Monday, December 12, 2005

Krugman Reveals Hole in Big Box PR Pitch


Big Box Balderdash
By Paul Krugman
New York Times

In Paul Krugman's latest column, he takes aim at one of my biggest pet peeves, Walmart, and lays bare the holes in its latest PR response to the "Where Would Jesus Shop?" campaign of its critics:

"I think I've just seen the worst economic argument of 2005. Given what the Bush administration tried to put over on us during its unsuccessful sales pitch for Social Security privatization, that's saying a lot....

A union-supported group, Wake Up Wal-Mart, has released a TV ad accusing Wal-Mart of violating religious values, backed by a letter from religious leaders attacking the retail giant for paying low wages and offering poor benefits. The letter declares that 'Jesus would not embrace Wal-Mart's values of greed and profits at any cost....'

...[I]nstead of resting its case on [...] honest or at least defensible answers to criticism, Wal-Mart has decided to insult our intelligence by claiming to be, of all things, an engine of job creation. Judging from its press release in response to the religious values campaign, the assertion that Wal-Mart "creates 100,000 jobs a year" is now the core of the company's public relations strategy.
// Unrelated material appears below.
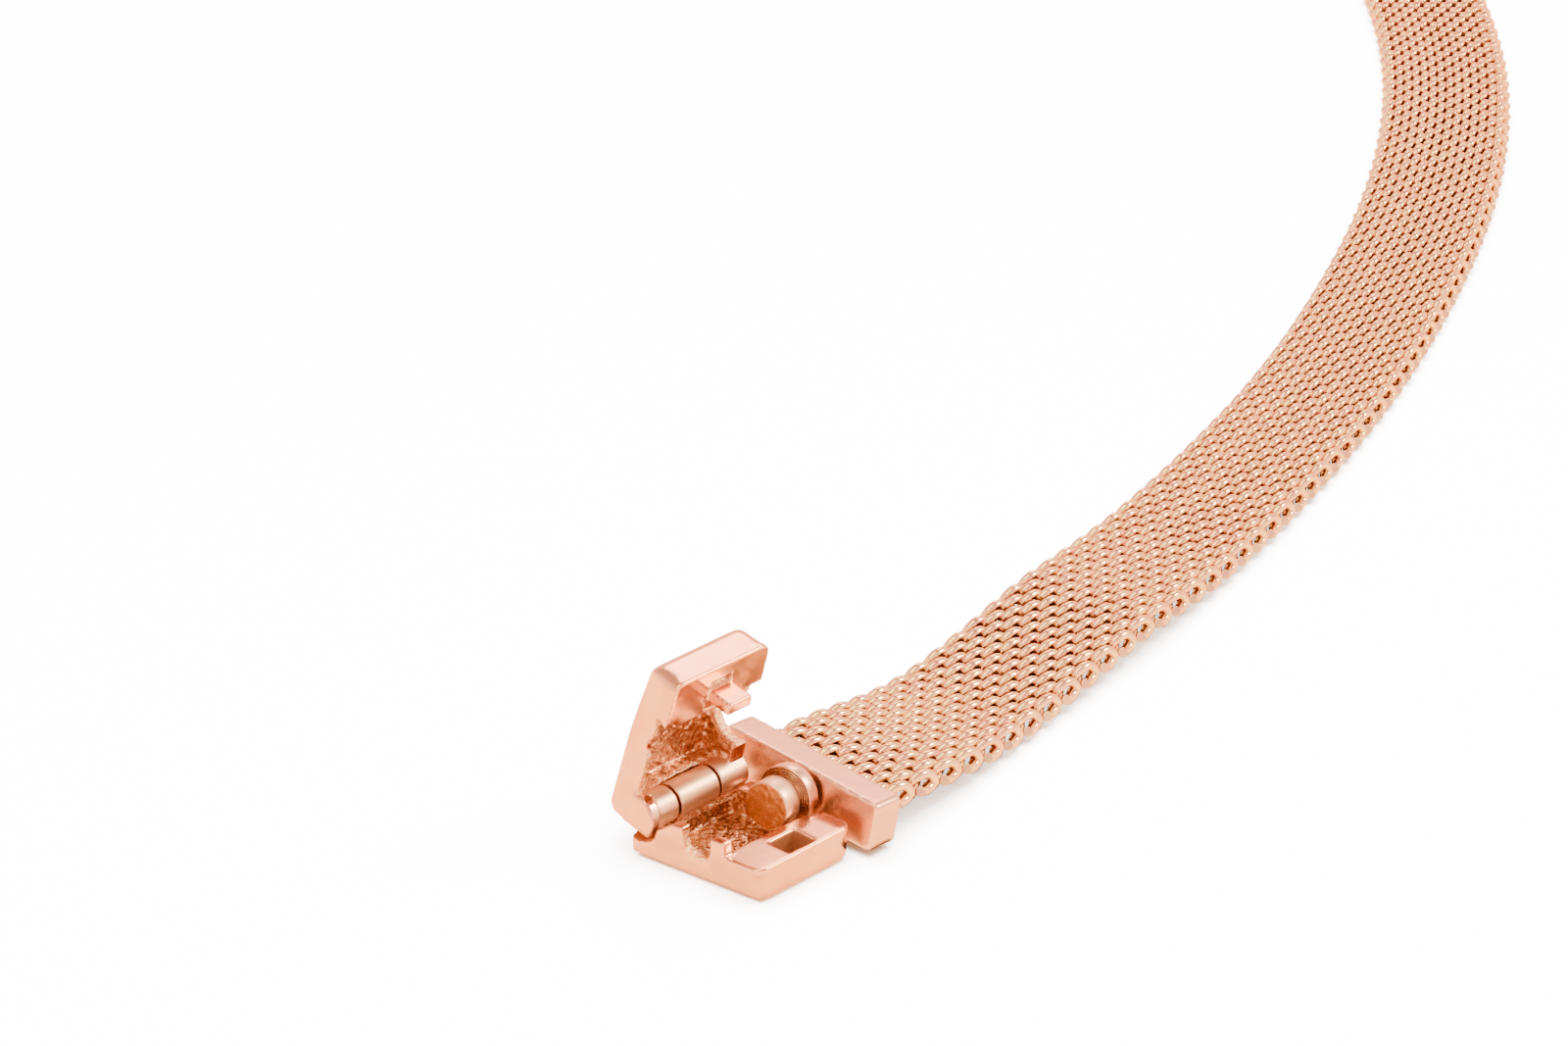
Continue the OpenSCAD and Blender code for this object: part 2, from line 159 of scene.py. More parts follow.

It's true, of course, that the company is getting bigger every year. But adding 100,000 people to Wal-Mart's work force doesn't mean adding 100,000 jobs to the economy. On the contrary, there's every reason to believe that as Wal-Mart expands, it destroys at least as many jobs as it creates, and drives down workers' wages in the process.

Think about what happens when Wal-Mart opens a store in a previously untouched city or county. The new store takes sales away from stores that are already in the area; these stores lay off workers or even go out of business. Because Wal-Mart's big-box stores employ fewer workers per dollar of sales than the smaller stores they replace, overall retail employment surely goes down, not up, when Wal-Mart comes to town. And if the jobs lost come from employers who pay more generously than Wal-Mart does, overall wages will fall when Wal-Mart moves in.

This isn't just speculation on my part. A recent study by David Neumark of the University of California at Irvine and two associates at the Public Policy Institute of California, "The Effects of Wal-Mart on Local Labor Markets," uses sophisticated statistical analysis to estimate the effects on jobs and wages as Wal-Mart spread out from its original center in Arkansas.

The authors find that retail employment did, indeed, fall when Wal-Mart arrived in a new county. It's not clear in their data whether overall employment in a county rose or fell when a Wal-Mart store opened. But it's clear that average wages fell: 'residents of local labor markets,' the study reports, 'earn less following the opening of Wal-Mart stores.'

So Wal-Mart has chosen to defend itself with a really poor argument. If that's the best the company can come up with, it's going to keep losing the public relations war with its critics. Maybe it should consider an alternative strategy, such as paying higher wages."